When we balance clear judgment of the deed with awareness of the pure soul of the do-er, what can arise is a sense of compassion. Rachamim – the womb-like sensitivity to the pain inherent in the human condition. A felt understanding that the hurtful action (which we are right to judge) arose out of pain in the other person. Ah, pain – we all know what pain feels like. We all experience it. So we can get it that wrong action arises out of pain. Rachamim is the place of feeling – at a gut level – that we are all on this human trip together. Knowing that on a deeper level, pain is pain – it is not “my” pain or “your” pain, and no one’s pain is of greater or lesser value than anyone else’s.
Okay, so here’s the part that’s hard for me, and perhaps for you as well.
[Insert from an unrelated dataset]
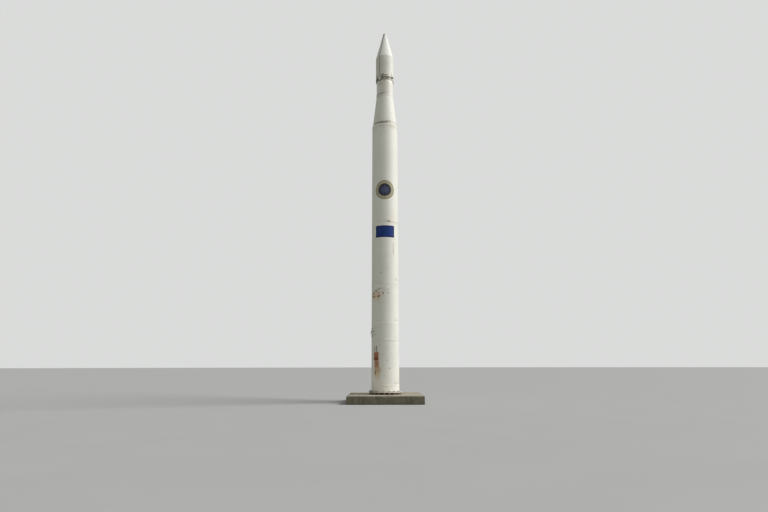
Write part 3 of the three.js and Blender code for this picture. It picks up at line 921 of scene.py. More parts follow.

All of what I have just said is equally true when the person we are judging is ourselves. Do we judge ourselves with the sledgehammer of total Gevurah? (And, similarly, do we accept the sledge hammer with which some people criticize us, projecting their “stuff” onto us?) Or are we able to balance that Gevurah with a sense of kindliness towards our precious, oh-so-imperfect selves? Where is the Chesed for ourselves? Where is our recollection of our inherent goodness, of that spark of the divine that our tradition tells us is twinkling in every human being? What leads us to be so harsh in judging ourselves?
In the kabbalistic tree of life which maps out these various attributes or qualities as sefirot, the sefira of Rachamim is also known as Tiferet, or beauty. It is also called Emet – truth. A Gevurah perspective alone, or a Chesed perspective alone, is not the truth. The word Emet is itself symbolic – the letters aleph, mem, and tet are the first, middle, and last letters of the Hebrew alphabet. So Emet – Truth – is the Big Picture.